◆ **PROBLEM REQUIREMENTS**
Return only the lines from the top of the material through the line marked by "lip_share = 0.4", unaltered.

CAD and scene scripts
--------------------------------------------------
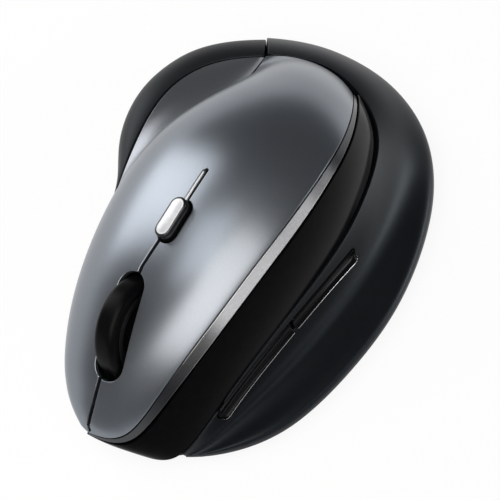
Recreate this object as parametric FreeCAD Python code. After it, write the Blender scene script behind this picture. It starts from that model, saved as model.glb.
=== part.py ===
import FreeCAD, Part
import math
import os
from FreeCAD import Vector

# Right-handed ergonomic mouse. Millimetres, +Z up, +X toward the thumb, -Y toward the fingers.
# The origin is on the desk, under the middle of the mouse.

# Driving dimensions of the skin
parting_z = 4.2
skin_wall = 2.0
trim_depth = 1.5
rubber_wall = 1.8
panel_gap = 0.25
end_gap = 0.35
press_gap = 0.8
flare_gap = 1.3
band_bulge = 0.9
flare_hollow = 1.6
rim_shoulder = 4.6
wing_roll = 2.8
lip_share = 0.4

# Metallic top: control rows from the front lip to the heel, pinky edge first, thumb edge last
top_low = [(-5.0, -60.2, 9.0), (-7.7, -58.6, 9.0), (-11.3, -56.0, 9.2), (-14.3, -52.6, 9.5),
           (-17.4, -48.5, 10.0), (-22.4, -38.5, 11.0), (-26.1, -27.0, 12.5), (-28.6, -14.0, 14.3),
           (-29.4, -2.0, 16.0), (-28.8, 8.2, 17.5), (-25.2, 17.9, 18.4), (-20.0, 27.8, 18.6),
           (-18.2, 38.0, 18.2), (-19.0, 44.8, 17.2)]
top_shoulder = [(-4.6, -60.5, 9.6), (-7.0, -59.8, 11.6), (-10.6, -57.9, 13.5), (-14.3, -54.6, 15.5),
                (-18.5, -50.4, 18.0), (-24.4, -40.0, 23.0), (-28.4, -27.5, 27.5), (-30.6, -14.0, 31.5),
                (-30.8, -1.0, 34.0), (-29.2, 10.7, 34.6), (-25.0, 22.4, 32.8), (-19.8, 33.3, 29.0),
                (-16.0, 43.5, 23.8), (-12.5, 49.5, 17.6)]
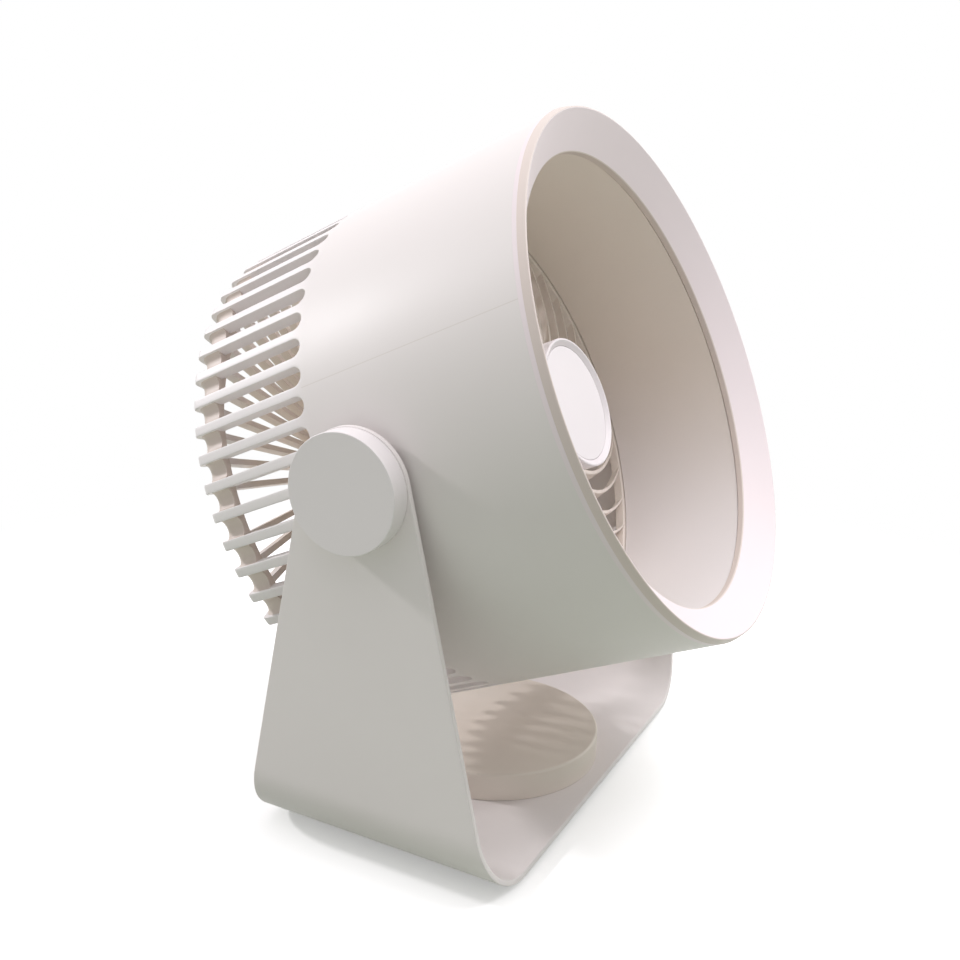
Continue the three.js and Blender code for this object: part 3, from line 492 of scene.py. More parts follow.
casing = {"radius": 100.0, "bore": 97.4, "slatBore": 95.5, "front": 71.79, "frontEdge": 0.02,
          "tubeRows": (50.0, 25.0, 0.0, -8.6), "slats": 58, "slatWidth": 3.7,
          "slotFront": 14.5, "slotSteps": 8, "slotRear": 57.0, "slatRows": (-40.0, -58.0),
          "edge": 0.45, "back": 68.2, "plateInside": 63.9, "tipRound": 2.5,
          # the inner side of a slat's rear corner, as radius and place along the axis
          "tipInside": ((94.9, -60.9), (94.2, -61.8), (93.4, -62.7), (92.4, -63.4), (91.0, -63.9)),
          "spokeOuter": 87.6, "spokeInner": 39.6, "spokeTip": 1.8, "spokeRows": (75.0, 62.0, 50.0),
          "podBore": 34.0, "plateEdge": 0.3, "plateSegments": 116,
          "padRadius": 10.0, "padProud": 0.1, "bossRadius": 4.7, "bossInside": 93.0,
          "lugs": 4, "lugInside": 91.2, "lugOutside": 98.4, "lugHalf": 4.5, "lugFront": 4.7,
          "lugDepth": 6.0, "lugEdge": 0.5}
cornerShape = {"floor": 96.9, "floorRow": -60.0, "back": 67.0, "bend": 4.0, "bendSteps": 4,
               "scoop": 2.4, "scoopBack": 1.0, "scoopSteps": 8, "bore": 94.5, "boreBack": -60.8,
               # the side that looks into the drum, as radius and place along the axis
               "inside": ((87.6, -64.1), (89.0, -63.9), (91.5, -62.5))}
pitch = 2 * math.pi / casing["slats"]
slotHalf = (casing["radius"] * pitch - casing["slatWidth"]) / 2


def casingRows():
    # rows from the front rim to the hub: outer place, inner place, way out, slot half width
    c = casing
    step = c["frontEdge"]
    rows = [
        {"out": (c["radius"] - step, c["front"]), "in": (c["bore"] + step, c["front"])},
        {"out": (c["radius"], c["front"] - step), "in": (c["bore"], c["front"] - step)},
    ]
    for along in c["tubeRows"]:
        rows.append({"out": (c["radius"], along), "in": (c["bore"], along)})
    slotCentre = -c["slotFront"] - slotHalf
    for i in range(c["slotSteps"] + 1):
        rows.append({"out": (c["radius"], slotCentre), "in": (c["slatBore"], slotCentre),
                     "way": (1, 0), "gap": slotHalf,
                     "turn": math.pi / 2 * (1 - i / c["slotSteps"])})
    straight = [(along, (c["slatBore"], along)) for along in c["slatRows"]]
    bendInside = c["tipInside"][1:]
    for along, inner in [*straight, (c["tipRound"] - c["back"], c["tipInside"][0])]:
        rows.append({"out": (c["radius"], along), "in": inner, "way": (1, 0), "gap": slotHalf})
    for i, inner in enumerate(bendInside):
        angle = -math.pi / 2 * (i + 1) / len(bendInside)
        way = (math.cos(angle), math.sin(angle))
        rows.append({"out": (c["radius"] - c["tipRound"] + c["tipRound"] * way[0],
                             c["tipRound"] - c["back"] + c["tipRound"] * way[1]),
                     "in": inner, "way": way, "gap": slotHalf})
    tipGap = (c["spokeInner"] * pitch - c["spokeTip"]) / 2
    for radius in (c["spokeOuter"], *c["spokeRows"], c["spokeInner"] - 1):
        share = (radius - c["spokeInner"]) / (c["spokeOuter"] - c["spokeInner"])
        rows.append({"out": (radius, -c["back"]), "in": (radius, -c["plateInside"]),
                     "way": (0, -1), "gap": tipGap + (slotHalf - tipGap) * share})
    return rows


def casingSector(number, rows):
    # one slat with the stretch of tube in front of it and the spoke behind it
    edge = casing["edge"]
    points, faces = [], []
    starts = (number * pitch, (number + 1) * pitch)
    middle = (number + 0.5) * pitch

    def add(radius, along, angle):
        points.append((radius * math.cos(angle), along, radius * math.sin(angle)))
        return len(points) - 1

    def aside(side, radius, offset):
        return starts[side] + (1 - 2 * side) * math.asin(offset / radius)

    def across(radius, along, edgeAngles):
        shares = (0, 0.5, 1)
        left = [edgeAngles[0] + (middle - edgeAngles[0]) * share for share in shares]
        right = [middle + (edgeAngles[1] - middle) * share for share in shares[1:]]
        return [add(radius, along, angle) for angle in left + right]

    made = []
    for row in rows:
        (outRadius, outAlong), (inRadius, inAlong) = row["out"], row["in"]
        if "gap" not in row:
            made.append({"out": across(outRadius, outAlong, starts),
                         "in": across(inRadius, inAlong, starts)})
            continue
        turn = row.get("turn", 0)
        wayOut = row["way"]

        def wallPoint(side, back, depth):
            # back: distance from the slot's wall into the slat; depth: below the surface
            wide = row["gap"] + back
            along = outAlong - wayOut[1] * depth + wide * math.sin(turn)
            radius = outRadius - wayOut[0] * depth
            return radius, along, aside(side, radius, wide * math.cos(turn))

        slack = math.sqrt(0.5)
        rims = [wallPoint(side, edge, 0) for side in (0, 1)]
        outer = across(outRadius, rims[0][1], (rims[0][2], rims[1][2]))
        halfway = [add(*wallPoint(side, edge * (1 - slack), edge * (1 - slack))) for side in (0, 1)]
        wall = [add(*wallPoint(side, 0, edge)) for side in (0, 1)]
        innerAlong = inAlong + row["gap"] * math.sin(turn)
        innerAngles = [aside(side, inRadius, row["gap"] * math.cos(turn)) for side in (0, 1)]
        made.append({"out": outer, "in": across(inRadius, innerAlong, innerAngles),
                     "halfway": halfway, "wall": wall})
    for first, second in zip(made, made[1:]):
        for sheet in ("out", "in"):
            for i in range(4):
                faces.append((first[sheet][i], first[sheet][i + 1],
                              second[sheet][i + 1], second[sheet][i]))
        if "wall" in first and "wall" in second:
            for side, end in ((0, 0), (1, -1)):
                strips = [[row["out"][end], row["halfway"][side], row["wall"][side],
                           row["in"][end]] for row in (first, second)]
                for i in range(3):
                    faces.append((strips[0][i], strips[0][i + 1],
                                  strips[1][i + 1], strips[1][i]))
    rim = made[0]
    for i in range(4):
        faces.append((rim["out"][i], rim["out"][i + 1], rim["in"][i + 1], rim["in"][i]))
    tip = made[-1]
    faces.append((*tip["out"], tip["halfway"][1], tip["wall"][1], *tip["in"][::-1],
                  tip["wall"][0], tip["halfway"][0]))
    return points, faces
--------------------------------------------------
◆ **TASK RESULT**
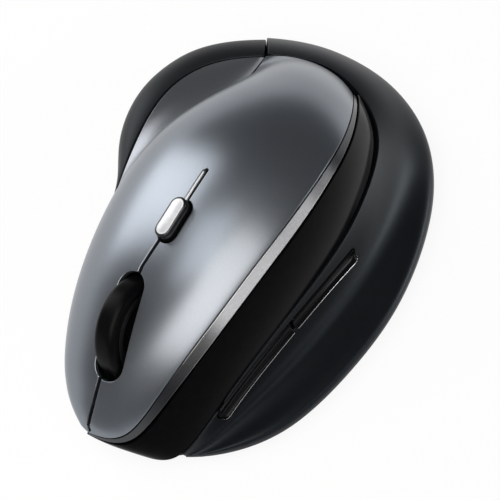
Recreate this object as parametric FreeCAD Python code. After it, write the Blender scene script behind this picture. It starts from that model, saved as model.glb.
=== part.py ===
import FreeCAD, Part
import math
import os
from FreeCAD import Vector

# Right-handed ergonomic mouse. Millimetres, +Z up, +X toward the thumb, -Y toward the fingers.
# The origin is on the desk, under the middle of the mouse.

# Driving dimensions of the skin
parting_z = 4.2
skin_wall = 2.0
trim_depth = 1.5
rubber_wall = 1.8
panel_gap = 0.25
end_gap = 0.35
press_gap = 0.8
flare_gap = 1.3
band_bulge = 0.9
flare_hollow = 1.6
rim_shoulder = 4.6
wing_roll = 2.8
lip_share = 0.4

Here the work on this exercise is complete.